Elizabeth is put into the squad car and taken to the police station. But first, police say, she has a question about her captors.

"The first question out of her mouth was, 'What's gonna happen to them? Are they going to be OK?'" says Jones. "Didn't want them in trouble, didn't want them to be hurt.... She started crying and cried all the way to the department."

Crying for them?

"Yes," says Jones.

Soon more tears would flow, from the man who never stopped looking for her.

"One of the detectives phoned Edward Smart and told him he needed to respond to the Sandy City police station right away," says Rasmussen. "He didn't tell them why, but he told him to respond to the station."

The Last Steps to Home

Wednesday morning starts for Ed Smart like so many of the other 281 days his daughter has been missing, with no news. But at around 11:30 a.m., he gets a phone call from one of the detectives working the case:

"He says, 'Ed, I want you to get out to the Sandy City police as quickly as you can. Don't stop anywhere. Come out here right now.' And I flew out there," says Ed Smart. "I had no idea.

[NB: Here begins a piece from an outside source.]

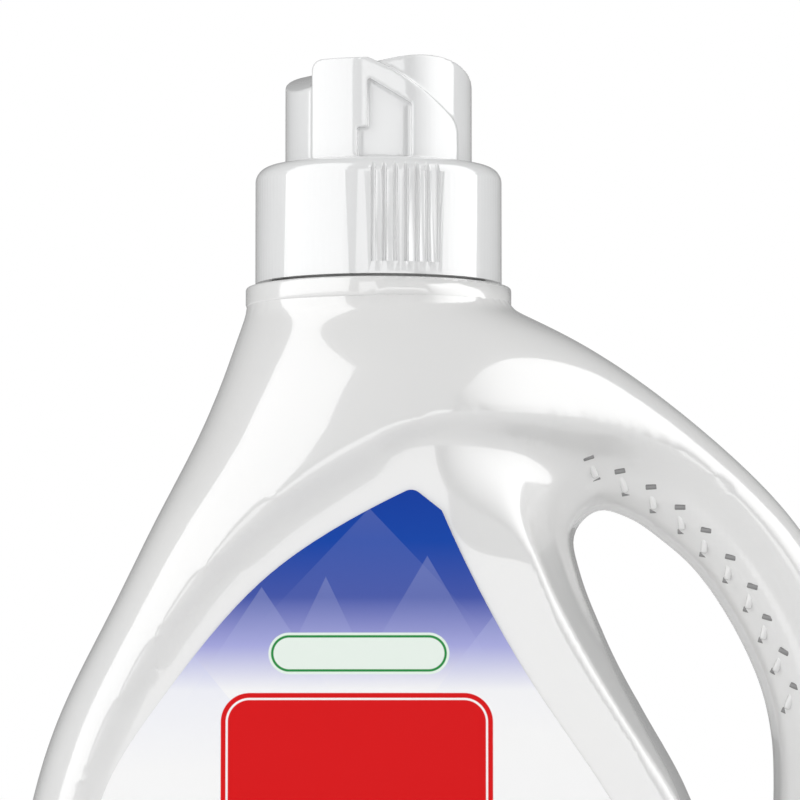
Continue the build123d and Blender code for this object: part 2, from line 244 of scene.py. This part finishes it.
# %% Glowing sheet on the right
bpy.ops.object.select_all(action="DESELECT")
bpy.ops.mesh.primitive_plane_add(size=1)
panel = bpy.context.object
panel.name = "glow_right"
bpy.ops.object.mode_set(mode="EDIT")
bpy.ops.mesh.select_all(action="SELECT")
bpy.ops.transform.resize(value=(3.8, 3.6, 1))
origin = (0, 0, 0)
bpy.ops.transform.rotate(value=math.radians(90), orient_axis="X", center_override=origin)
bpy.ops.transform.rotate(value=math.radians(-70), orient_axis="Z", center_override=origin)
bpy.ops.transform.translate(value=(2.44, -0.89, 1.8))
bpy.ops.object.mode_set(mode="OBJECT")
glow = Finish("glow_right")
place = glow.node("ShaderNodeTexCoord", output=3)
depth = glow.node("ShaderNodeSeparateXYZ", sockets={0: place}, output=1)
rise = ((depth + 2.3) / 1.5).larger(0).smaller(1)
colour = glow.mixed((0, 0, 0, 1), rise, (1, 1, 1, 1))
lit = glow.node("ShaderNodeEmission", sockets={"Color": colour, "Strength": 2.5})
glow.node("ShaderNodeOutputMaterial", sockets={"Surface": lit})
panel.data.materials.append(glow.material)
panel.visible_camera = False
print("glow stands from y", [round(v.co.y, 2) for v in panel.data.vertices])

# %% [markdown]
# Blown polyethylene is glossy but never quite even: the melt leaves long soft waves, the mould
# leaves a faint pebble, and handling leaves duller patches. The same recipe with other numbers
# also makes the tighter skin of the injection-moulded cap.

# %% Moulded plastic
def moulded_plastic(name, light_tone, dark_tone, roughness, wave, pebble, seam=0.0):
    """Glossy plastic. Wave, pebble and seam say how strongly each relief shows."""
    finish = Finish(name)
    place = finish.node("ShaderNodeTexCoord", output=3)
    from_middle = abs(finish.node("ShaderNodeSeparateXYZ", sockets={0: place}, output=1))
    cloud = finish.noise(place, 14.0, 3.0)
    grain = finish.noise(place, 900.0, 2.0)
    swell = finish.noise(place, 28.0, 1.0)
    colour = finish.node(
        "ShaderNodeValToRGB", {"stops": [(0.25, dark_tone), (0.75, light_tone)]}, {"Fac": cloud}
    )
    dull = roughness * (0.75 + cloud * 0.5)
    long_wave = finish.node(
        "ShaderNodeBump", sockets={"Height": swell, "Strength": wave, "Distance": 0.0008}
    )
    normal = finish.node(
        "ShaderNodeBump",
        sockets={"Height": grain, "Strength": pebble, "Distance": 0.00005, "Normal": long_wave},
    )
    if seam:
        parting = (1.5 - from_middle * 5000).larger(0).smaller(1)
        normal = finish.node(
            "ShaderNodeBump",
            sockets={"Height": parting, "Strength": seam, "Distance": 0.0001, "Normal": normal},
        )
    shader = finish.node(
        "ShaderNodeBsdfPrincipled",
        sockets={
            "Base Color": colour,
            "Roughness": dull,
            "Normal": normal,
            "IOR": 1.52,
            "Coat Weight": 1.0,
            "Coat Roughness": 0.05,
            "Coat IOR": 1.8,
        },
    )
    finish.node("ShaderNodeOutputMaterial", sockets={"Surface": shader})
    return finish.material


bottle_white = moulded_plastic(
    "bottle_white", (0.83, 0.828, 0.82, 1), (0.805, 0.806, 0.804, 1), 0.2, 0.05, 0.25, seam=0.5
)
cap_white = moulded_plastic(
    "cap_white", (0.82, 0.825, 0.825, 1), (0.8, 0.806, 0.81, 1), 0.16, 0.02, 0.15
)
spout_white = moulded_plastic(
    "spout_white", (0.8, 0.82, 0.83, 1), (0.76, 0.79, 0.8, 1), 0.3, 0.05, 0.3
)
print("plastics:", bottle_white.name, cap_white.name, spout_white.name)

# %% [markdown]
# The liner in the cap is foamed plastic: matt, a little grey, and full of tiny cells.

# %% Liner foam
def liner_foam():
    finish = Finish("liner_foam")
    place = finish.node("ShaderNodeTexCoord", output=3)
    cells = finish.node("ShaderNodeTexVoronoi", sockets={"Vector": place, "Scale": 1400.0})
    colour = finish.node(
        "ShaderNodeValToRGB",
        {"stops": [(0.0, (0.72, 0.72, 0.7, 1)), (0.6, (0.82, 0.82, 0.8, 1))]},
        {"Fac": cells},
    )
    normal = finish.node(
        "ShaderNodeBump", sockets={"Height": cells, "Strength": 0.5, "Distance": 0.0002}
    )
    shader = finish.node(
        "ShaderNodeBsdfPrincipled",
        sockets={"Base Color": colour, "Roughness": 0.75, "Normal": normal},
    )
    finish.node("ShaderNodeOutputMaterial", sockets={"Surface": shader})
    return finish.material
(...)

I thought that I would probably be trying to identify Brian David Mitchell."

Ed Smart tears into the holding room guarded by one of the officers who had stopped Brian Mitchell, a.k.a. Emmanuel, just that morning. The next scene is anything but what he expects.

"Elizabeth and I were sitting next to each other on the sofa, and we both look up and in walks Mr. Smart," says Jones. "And the detective said, 'Mr. Smart, is this your daughter?'"

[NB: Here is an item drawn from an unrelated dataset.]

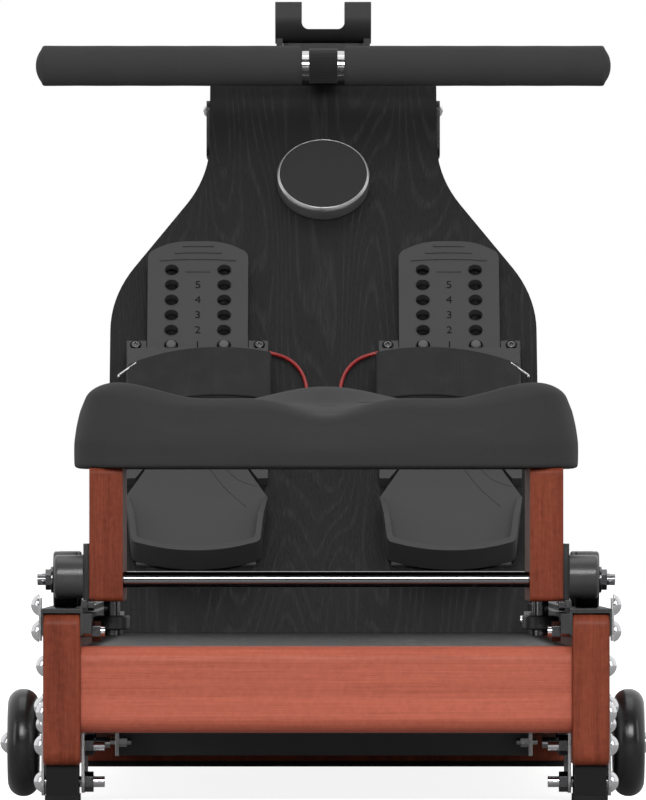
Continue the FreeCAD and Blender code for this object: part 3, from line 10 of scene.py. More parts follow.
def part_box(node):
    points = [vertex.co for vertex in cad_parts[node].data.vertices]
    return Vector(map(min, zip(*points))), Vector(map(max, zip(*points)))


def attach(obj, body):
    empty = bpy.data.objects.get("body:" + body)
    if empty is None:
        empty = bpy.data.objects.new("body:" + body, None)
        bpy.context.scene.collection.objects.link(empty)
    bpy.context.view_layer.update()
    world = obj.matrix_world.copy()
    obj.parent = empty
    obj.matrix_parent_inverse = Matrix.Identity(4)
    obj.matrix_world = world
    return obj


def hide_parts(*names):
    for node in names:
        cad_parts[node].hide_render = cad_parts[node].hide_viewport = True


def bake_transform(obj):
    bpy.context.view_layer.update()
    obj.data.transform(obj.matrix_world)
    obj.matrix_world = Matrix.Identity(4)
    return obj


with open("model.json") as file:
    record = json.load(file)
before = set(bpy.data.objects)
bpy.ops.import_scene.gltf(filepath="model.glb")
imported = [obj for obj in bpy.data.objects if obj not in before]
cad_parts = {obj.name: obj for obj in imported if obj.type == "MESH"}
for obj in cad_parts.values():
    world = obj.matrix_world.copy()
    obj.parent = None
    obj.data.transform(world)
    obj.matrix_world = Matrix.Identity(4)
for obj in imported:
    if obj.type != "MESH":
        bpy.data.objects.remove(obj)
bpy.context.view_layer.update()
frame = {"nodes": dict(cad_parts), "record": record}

# Home rowing machine: +X is the rower's right, +Y runs from the seat to the foot board,
# +Z is up, and the origin is on the floor. Sizes are metres.

SIDES = (("left", -1), ("right", 1))
ACROSS = Vector((1, 0, 0))
BOARD_TILT = math.radians(52)
BOARD_FOOT = Vector((0, 0.408, 0.112))
BOARD = Matrix.Translation(BOARD_FOOT) @ Matrix.Rotation(BOARD_TILT, 4, "X")

# Heights out of the board's face, and distances up it from its foot.
BASE_TOP = 0.011
SLIDER_TOP = 0.0103
FIRST_HOLE = 0.3014
HOLE_PITCH = 0.0166
HOLE_OUT = 0.0225
HOLES = 6
DIAL_UP = 0.487


def on_board(x, up, out):
    """The place x across the sloping foot board, up its slope and out from its face."""
    return BOARD @ Vector((x, up, out))


# ---------------------------------------------------------------- materials


class Finish:
    """A material under construction; each call adds a node and gives its output."""

    def __init__(self, name, turn=(0, 0, 0), rounding=0.0008):
        self.material = bpy.data.materials.new(name)
        self.material.use_nodes = True
        self.tree = self.material.node_tree
        self.shader = self.tree.nodes["Principled BSDF"]
        self.turn = turn
        self.soft = self.node("ShaderNodeBevel", {"Radius": rounding}, samples=4).outputs[0]

    def node(self, kind, sockets, **settings):
        made = self.tree.nodes.new(kind)
        for name, value in settings.items():
            setattr(made, name, value)
        for name, value in sockets.items():
            self.plug(made.inputs[name], value)
        return made

    def plug(self, socket, value):
        if isinstance(value, bpy.types.NodeSocket):
            self.tree.links.new(value, socket)
        else:
            socket.default_value = value

    def shade(self, **values):
        for name, value in values.items():
            label = name.replace("_", " ").title().replace("Ior", "IOR")
            self.plug(self.shader.inputs[label], value)

    def spot(self, unit):
        """The surface point along the piece's own axes, counted in units (metres, or three of them)."""
        unit = unit if isinstance(unit, tuple) else (unit, unit, unit)
        here = self.node("ShaderNodeTexCoord", {}).outputs["Object"]
        sockets = {"Vector": here, "Rotation": self.turn, "Scale": unit}
        return self.node("ShaderNodeMapping", sockets, vector_type="TEXTURE").outputs[0]

    def noise(self, unit, detail=3, distortion=0.0, roughness=0.5):
        sockets = {
            "Vector": self.spot(unit),
            "Scale": 1.0,
            "Detail": detail,
            "Distortion": distortion,
            "Roughness": roughness,
        }
        return self.node("ShaderNodeTexNoise", sockets).outputs["Fac"]

    def wave(self, unit, direction, distortion, detail):
        """Bands that repeat once per unit."""
        sockets = {
            "Vector": self.spot(unit),
            "Scale": math.tau / 20,
            "Distortion": distortion,
            "Detail": detail,
        }
        return self.node("ShaderNodeTexWave", sockets, bands_direction=direction).outputs["Fac"]

    def cells(self, unit):
        sockets = {"Vector": self.spot(unit), "Scale": 1.0}
        return self.node("ShaderNodeTexVoronoi", sockets).outputs["Distance"]

    def ramp(self, amount, low, high, start=0.0, end=1.0):
        """low where amount is start, high where it is end."""
        sockets = {
            "Value": amount,
            "From Min": start,
            "From Max": end,
            "To Min": low,
            "To Max": high,
        }
        return self.node("ShaderNodeMapRange", sockets).outputs["Result"]

    def sum(self, first, second, operation="ADD"):
        made = self.node("ShaderNodeMath", {}, operation=operation)
        self.plug(made.inputs[0], first)
        self.plug(made.inputs[1], second)
        return made.outputs[0]

    def blend(self, amount, first, second):
        made = self.node("ShaderNodeMix", {}, data_type="RGBA")
        self.plug(made.inputs["Factor"], amount)
        # A Mix node's colour sockets come after those for numbers and vectors.
        for socket, value in ((made.inputs[6], first), (made.inputs[7], second)):
            if not isinstance(value, bpy.types.NodeSocket):
                value = (*value, 1)
            self.plug(socket, value)
        return made.outputs[2]

    def bump(self, height, depth):
        """Relief of depth metres over the softly rounded edges."""
        sockets = {"Height": height, "Distance": depth, "Normal": self.soft}
        return self.node("ShaderNodeBump", sockets).outputs["Normal"]

    def worn(self, colour, bare, amount=0.6):
        """colour with bare showing along the edges, in patches."""
        true = self.node("ShaderNodeNewGeometry", {}).outputs["Normal"]
        made = self.node("ShaderNodeVectorMath", {}, operation="DOT_PRODUCT")
        self.plug(made.inputs[0], true)
        self.plug(made.inputs[1], self.soft)
        edge = self.ramp(made.outputs["Value"], 1.0, 0.0, 0.8, 0.995)
        patches = self.sum(edge, self.ramp(self.noise(0.006, 4), 0.2, 1.0, 0.35, 0.65), "MULTIPLY")
        return self.blend(self.ramp(patches, 0.0, amount, 0.1, 0.7), colour, bare)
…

"She was sitting there with her arms folded, and I just went up and grabbed her and held her and cried and cried and cried," says Ed Smart.

It would be the first of a seemingly endless series of hugs, tears and smiles for the Smarts and their daughter.

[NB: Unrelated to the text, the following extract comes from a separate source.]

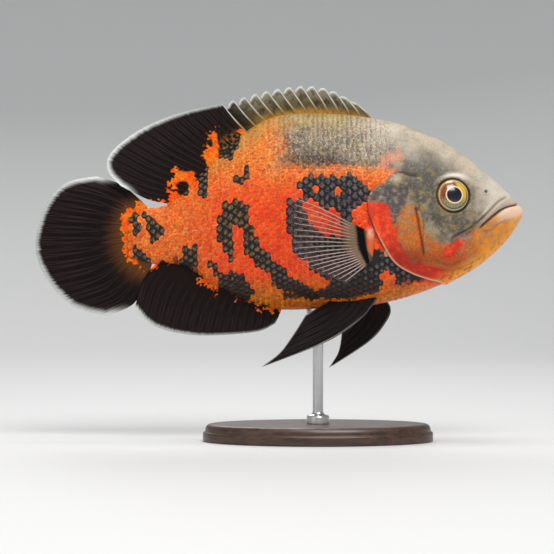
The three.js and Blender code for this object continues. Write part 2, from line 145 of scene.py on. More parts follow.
def lattice_noise(x: Array, z: Array, size: float, seed: int) -> Array:
    """Makes smooth seeded noise over the side view.

    Args:
        x: The points' x.
        z: The points' z.
        size: How wide its lumps are.
        seed: What the draw starts from.

    Returns:
        Values from -1 to 1.
    """
    cells, far_off = 64, 1000.0
    grid = np.random.default_rng(seed).uniform(-1, 1, (cells, cells))
    u, v = x / size + far_off, z / size + far_off
    i, j = np.floor(u).astype(int), np.floor(v).astype(int)
    a, b = smoothstep(u - i, 0.0, 1.0), smoothstep(v - j, 0.0, 1.0)
    west, east, south, north = i % cells, (i + 1) % cells, j % cells, (j + 1) % cells
    low = grid[west, south] * (1 - a) + grid[east, south] * a
    high = grid[west, north] * (1 - a) + grid[east, north] * a
    return low * (1 - b) + high * b


class NoseCourse:
    """A measure that runs from the blunt nose to the tail as a natural cubic curve."""

    def __init__(self, pairs: Pairs, nose: float) -> None:
        """Fits the curve.

        Args:
            pairs: The x and the value of each point on the curve, nose first.
            nose: The x of the nose.
        """
        self.nose = nose
        self.t = np.sqrt(np.maximum(nose - np.array([p[0] for p in pairs], float), 0))
        self.v = np.array([p[1] for p in pairs], float)
        n = len(pairs) - 1
        step = np.diff(self.t)
        slope = np.diff(self.v) / step
        matrix = np.eye(n + 1)
        right = np.zeros(n + 1)
        for i in range(1, n):
            matrix[i, i - 1 : i + 2] = step[i - 1], 2 * (step[i - 1] + step[i]), step[i]
            right[i] = 6 * (slope[i] - slope[i - 1])
        self.bend = np.linalg.solve(matrix, right)

    def __call__(self, x: Array) -> Array:
        """Reads the curve.

        Args:
            x: Where along the body.

        Returns:
            The measure there.
        """
        t = np.sqrt(np.maximum(self.nose - np.asarray(x, float), 0))
        i = np.clip(np.searchsorted(self.t, t) - 1, 0, len(self.t) - 2)
        h = self.t[i + 1] - self.t[i]
        a = (self.t[i + 1] - t) / h
        b = 1 - a
        bow = ((a**3 - a) * self.bend[i] + (b**3 - b) * self.bend[i + 1]) * h * h / 6
        return a * self.v[i] + b * self.v[i + 1] + bow


# Meshes


def put(name: str, data: Any) -> bpy.types.Object:
    """Puts a mesh, a lamp or a camera into the scene."""
    made = bpy.data.objects.new(name, data)
    bpy.context.scene.collection.objects.link(made)
    return made


def make_piece(
    name: str,
    points: Array,
    faces: Array,
    floats: dict[str, Array] | None = None,
    uvs: dict[str, Array] | None = None,
) -> bpy.types.Object:
    """Makes a smooth-shaded mesh object whose place is in its mesh.

    Args:
        name: The piece's name.
        points: Its points in millimetres.
        faces: Its faces, of four corners each.
        floats: Named values for each point.
        uvs: Named flat maps with a place for each point.

    Returns:
        The new object, linked to the scene.
    """
    mesh = bpy.data.meshes.new(name)
    mesh.vertices.add(len(points))
    mesh.vertices.foreach_set("co", (np.asarray(points, np.float32) * MM).ravel())
    mesh.loops.add(faces.size)
    mesh.loops.foreach_set("vertex_index", faces.astype(np.int32).ravel())
    mesh.polygons.add(len(faces))
    mesh.polygons.foreach_set("loop_start", np.arange(0, faces.size, faces.shape[1], dtype=np.int32))
    mesh.update(calc_edges=True)
    mesh.validate()
    mesh.shade_smooth()
    for key, values in (floats or {}).items():
        layer = mesh.attributes.new(key, "FLOAT", "POINT")
        layer.data.foreach_set("value", np.asarray(values, np.float32).ravel())
    corner = np.zeros(len(mesh.loops), np.int32)
    mesh.loops.foreach_get("vertex_index", corner)
    for key, places in (uvs or {}).items():
        layer = mesh.uv_layers.new(name=key)
        layer.data.foreach_set("uv", np.asarray(places, np.float32)[corner].ravel())
    return put(name, mesh)


def dress(piece: bpy.types.Object, material: bpy.types.Material, slot: str, *nodes: str) -> bpy.types.Object:
    """Turns a closed piece outwards, gives it its finish and fixes it to the one body.

    Args:
        piece: The piece.
        material: Its material.
        slot: The record's material slot; not used.
        *nodes: The nodes that it stands for.

    Returns:
        The piece.
    """
    mesh = piece.data
    mesh.calc_loop_triangles()
    corners = np.zeros(len(mesh.loop_triangles) * 3, np.int32)
    mesh.loop_triangles.foreach_get("vertices", corners)
    co = np.zeros(len(mesh.vertices) * 3, np.float32)
    mesh.vertices.foreach_get("co", co)
    tri = co.reshape(-1, 3)[corners.reshape(-1, 3)].astype(float)
    volume = np.einsum("ij,ij->i", tri[:, 0], np.cross(tri[:, 1], tri[:, 2])).sum()
    if volume < 0:
        mesh.flip_normals()
    if not mesh.materials:
        mesh.materials.append(material)
    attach(piece, "root")
    if nodes:
        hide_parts(*nodes)
    return piece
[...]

But for the next two days, the Smarts just try to ease back into their old life, avoiding the details of the terrible months apart, but knowing that someday they will have to face them.

"I think that what is going to come out is going to come out, and I don't have it in me to make this harder than it is for her," says Ed Smart.

Could Elizabeth have been emotionally or physically abused? Police aren't saying, but Emmanuel was married years ago, and his ex-wife says he's capable of it.

"He was very abusive mentally and physically," says Debra Mitchell. "I mean, like he flew off the handle at something, I would be hit ... many times." And Emmanuel's daughter says he mistreated her, too.

"He hurt me," says Rebecca Woodridge. "He'd hold me down. He'd - he touched me in ways that he should have touched a new wife. A new spouse. And it happened for many years."

Why did he kidnap Elizabeth? Police aren't saying, but there are reports from unnamed law enforcement sources that Emmanuel wanted to make her his wife in a polygamous relationship, and that the night he kidnapped her, Emmanuel did make her his wife in a ceremony in the woods above her house.

But this evening the family and this community are celebrating Elizabeth's safe return, knowing that while there may be dark days ahead for the Smarts as they try to put a sea of sadness behind them, now at least they will be doing it together.

As the Smarts comfort Elizabeth and let the healing begin, police try to get into the mind of Brian Mitchell. His answers to routine jailhouse questions were puzzling. Where do you reside? Heaven on earth, he reportedly replied. Shoe size? It doesn't matter in my earthly form. Emergency contact? God.

Friday, Mitchell and Wanda Barzee remain jailed on suspicion of aggravated kidnapping. They have not been charged or entered a plea. Mitchell has pleaded innocent to that unrelated charge of shoplifting.